Energy. The need to bring together ecological transition, energy security, and environmental and landscape protection, but also the increasing “grassroots” involvement of citizens demanding a different approach to sustainability and industrial issues, has made energy one of the most relevant issues of our time. Energy production facilities – whether powered by renewable or traditional sources – as well as transmission and distribution infrastructures are the focus of intense local controversies, but also of a growing awareness of their importance for the National system. Conflict Management activities can help compose local interest with national and European goals of energy security and sustainability.

Environment and waste management. Waste management facilities are among the projects that most frequently lead to conflict in territories. Alongside European policies that focus on increasingly sustainable and “circular” management by acting on the level of materials used, reducing disposability and stimulating the adoption of innovative technological solutions, individual communities often prove unwilling to accept the necessary disposal and management facilities in their territories. Conflict Management, applied to the waste and environment sector, aims at reassuring the public by avoiding the spread of inaccurate or worrying information, and even to agree with stakeholders on project solutions that can minimize any negative impact on the local communities.

Impactful industrial sectors. Balancing environmental preservation, public health protection and the need to ensure the operativeness of important production hubs (and the related jobs) is another major cause of local conflicts. In our country, there are numerous cases of plants that have never “reconciled” with the territories that host them, as well as industrial plant projects that are as strategic as they are opposed by local communities. In both cases, companies whose importance goes even beyond the territory in which they arise are in danger of coming to a halt due to a lack of communication with communities. Implementing a Conflict Management strategy focused on the needs of proponents and local communities can facilitate this relationship, allowing to find solutions beneficial for both the company and its local stakeholders.

Construction and Real Estate. In cities all over Italy, inhabitants, their needs and the way they experience spaces-public and private-are changing in line with new socio-economic models. Entire neighborhoods and urban areas are undergoing processes of transformation and regeneration, in step with new trends related to sustainability and efficiency, the transformation of cities from an industrial to a post-industrial model. In this context, it appears to be an element of competitive advantage to adopt good governance practices, capable of stimulating communication and sharing relationships, based on development, innovation and sociality principles. In this kind of project, Conflict Management can play a key role in facilitating dialogue between residents, operators and institutions.

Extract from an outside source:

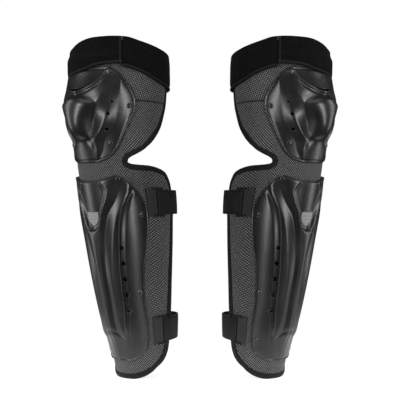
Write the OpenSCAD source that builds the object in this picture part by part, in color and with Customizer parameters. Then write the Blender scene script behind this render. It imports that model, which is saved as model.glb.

Telecommunications. Digitization, a central piece of the PNRR and in general of Italy’s future ability to compete on the international stage, requires the creation of adequate infrastructure. These infrastructures benefit the territories that host them, for example by ensuring increasingly widespread fast connectivity, but they are also at the center of even very strong opposition from the territories. Here again, Conflict Management activities serve to prevent and resolve resistance from the communities affected by these works, offering a solution that benefits all concerned and enables faster realization of these important public works.